● **EXERCISE PROMPT**
Copy out all of the data below with no alterations.

● **MATERIAL**
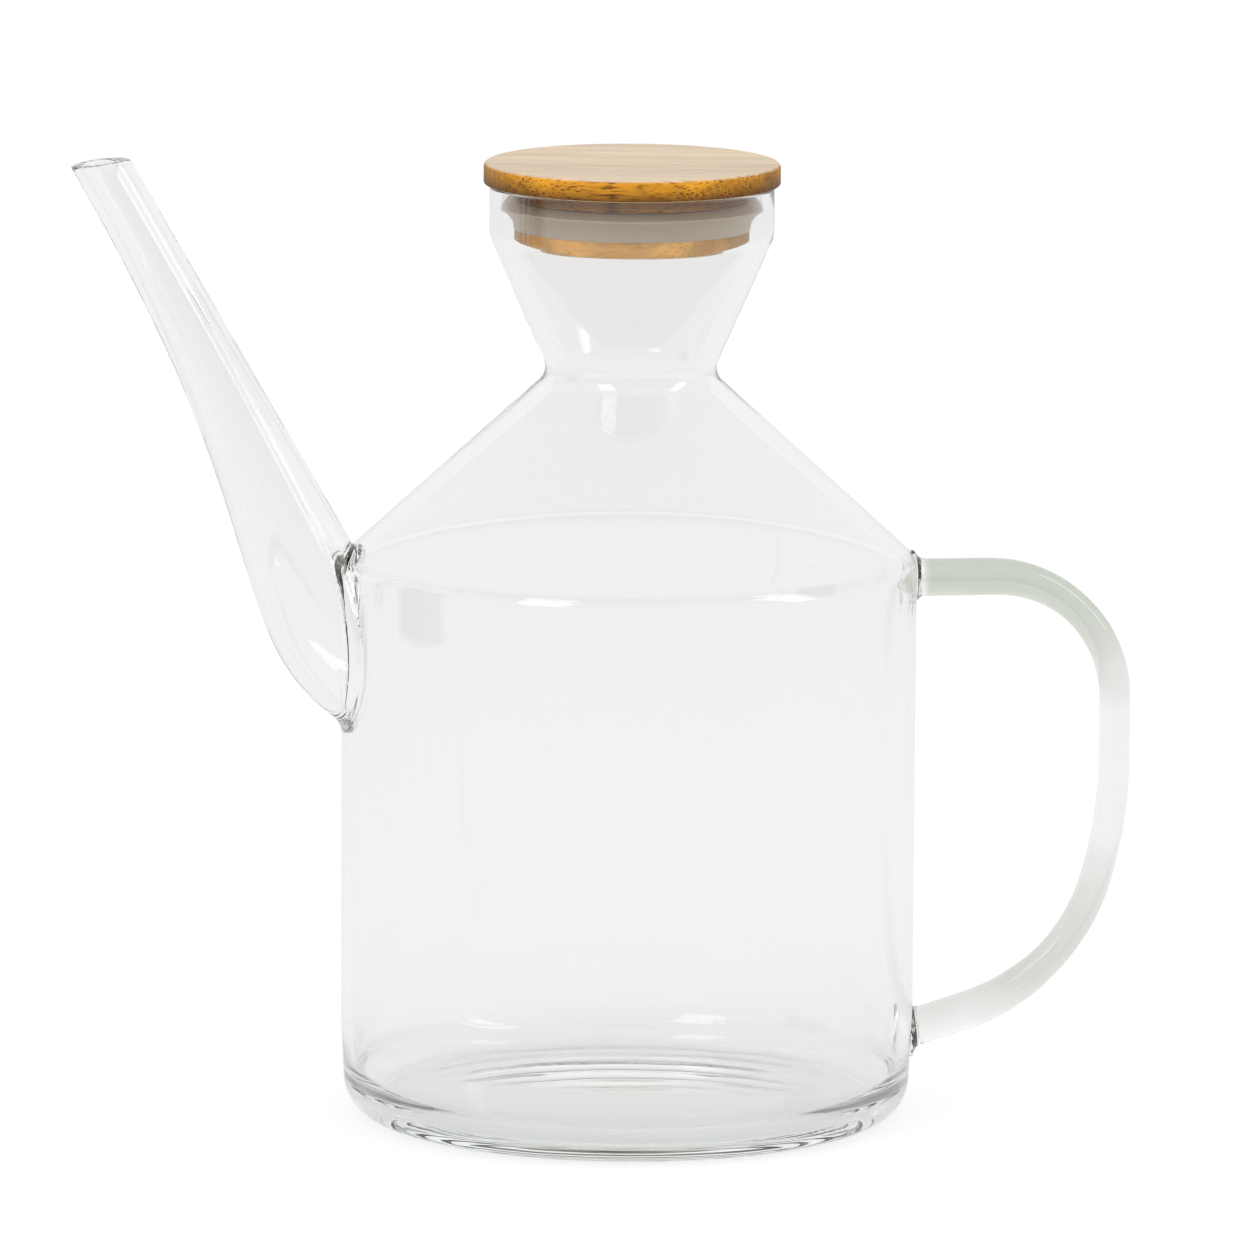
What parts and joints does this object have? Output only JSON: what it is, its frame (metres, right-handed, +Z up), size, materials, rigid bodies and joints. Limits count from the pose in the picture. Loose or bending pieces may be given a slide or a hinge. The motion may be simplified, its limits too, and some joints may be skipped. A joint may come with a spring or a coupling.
{
  "type": "oil cruet",
  "caption": "Clear blown-glass oil cruet with a cylindrical body, conical shoulder, flared funnel mouth, long curved pouring spout, rod loop handle and a bamboo lid with a sealing ring.",
  "frame": {"origin": "on the table under the middle of the cylindrical body, on the body's own axis", "axes": "+Z up along the body's axis, the spout leans out towards -X, the handle stands out towards +X, and -Y faces the viewer"},
  "size_m": [0.2047, 0.11, 0.1859],
  "materials": {
    "clear_glass": "clear, fire-polished",
    "bamboo": "satin, laminated strips",
    "silicone": "translucent grey, matte"
  },
  "bodies": {
    "root": {"glass_cruet": "clear_glass", "bamboo_lid": "bamboo", "silicone_ring": "silicone"}
  },
  "joints": []
}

● **OUTPUT BELOW**
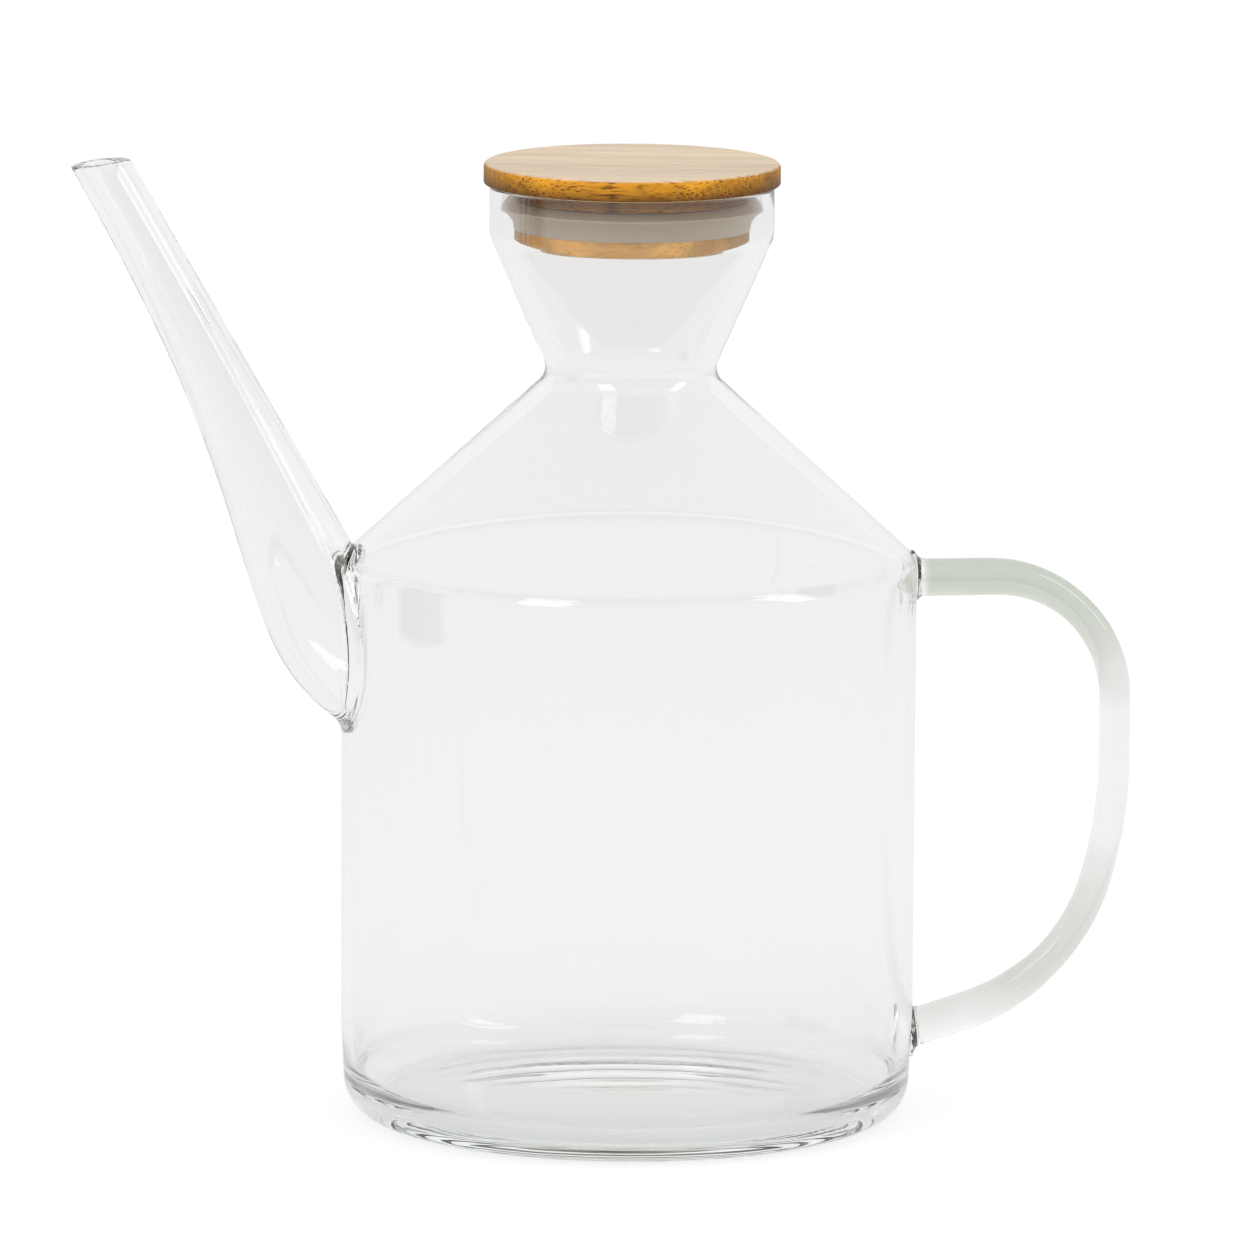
What parts and joints does this object have? Output only JSON: what it is, its frame (metres, right-handed, +Z up), size, materials, rigid bodies and joints. Limits count from the pose in the picture. Loose or bending pieces may be given a slide or a hinge. The motion may be simplified, its limits too, and some joints may be skipped. A joint may come with a spring or a coupling.
{
  "type": "oil cruet",
  "caption": "Clear blown-glass oil cruet with a cylindrical body, conical shoulder, flared funnel mouth, long curved pouring spout, rod loop handle and a bamboo lid with a sealing ring.",
  "frame": {"origin": "on the table under the middle of the cylindrical body, on the body's own axis", "axes": "+Z up along the body's axis, the spout leans out towards -X, the handle stands out towards +X, and -Y faces the viewer"},
  "size_m": [0.2047, 0.11, 0.1859],
  "materials": {
    "clear_glass": "clear, fire-polished",
    "bamboo": "satin, laminated strips",
    "silicone": "translucent grey, matte"
  },
  "bodies": {
    "root": {"glass_cruet": "clear_glass", "bamboo_lid": "bamboo", "silicone_ring": "silicone"}
  },
  "joints": []
}